Here are some interesting observations from a recent unfair dismissal case about the distinction between the relationship of employer and employee and principal and independent contractor.
“The High Court has recently revised the applicable legal principles to determine whether a person is an employee or an independent contractor in Construction, Forestry, Maritime, Mining and Energy Union v Personnel Contracting Pty Ltd (Personnel Contracting) and ZG Operations Australia Pty Ltd v Jamsek (Jamsek). 19
 In the decisions, the High Court held that where the contractual terms are entirely in writing, the rights and obligations established in the contract exclusively determine the relationship between the parties. 20
 Furthermore, where the contractual terms are entirely in writing, consideration of subsequent conduct is not permitted in construing the contract. 21
 In ACE Insurance Limited v Trifunovski 22 Buchanan J distinguished contracts of employment from contracts for services as follows:
“Contracts of employment (contracts of service traditionally so-called) are contracts for personal service. Benefits and obligations of contracts of individual service of this kind are not unilaterally assignable by either party. The requirement for personal service has the effect that a contract which truly permits discharge in another fashion or by another person, is not a contract of employment. Thus, contracts with corporations, contracts with partnerships, contracts permitting unlimited delegation and contracts which do not actually compel the performance of work but pay only on results, are each prima facie not contracts of the necessary quality (although the last category is more contestable than the first three).”

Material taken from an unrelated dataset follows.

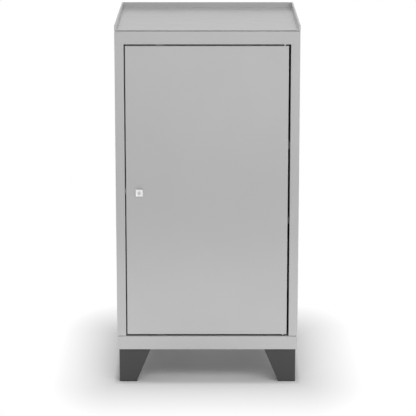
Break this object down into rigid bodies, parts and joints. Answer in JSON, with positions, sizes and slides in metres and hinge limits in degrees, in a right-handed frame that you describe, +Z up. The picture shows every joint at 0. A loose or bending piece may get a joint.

 In this matter, the contract is entirely in writing and between the Respondent and Custodian Content, two corporate entities. 23 There is no evidence of any employment contract between the Respondent and Mr Kortelainen.
 The contract describes the services to be provided and does not dictate how or when Custodian Content must perform the work. The contract provides for the services to be undertaken at the office of Custodian Content and payment is based on an agreed daily rate and subject to the presentation of a tax invoice. There are no entitlements to superannuation or any type of paid leave.
 While some matters may point towards an employment relationship, on balance, it is clear that Mr Kortelainen is operating a business, Custodian Content, where the Respondent is one of its clients. In these circumstances, I do not consider the provision of access to an email account or the attendance by Mr Kortelainen at the Respondent’s Christmas Function is indicative of an employment relationship between Mr Kortelainen and the Respondent.
 I find that Mr Kortelainen is not an employee of the Respondent.”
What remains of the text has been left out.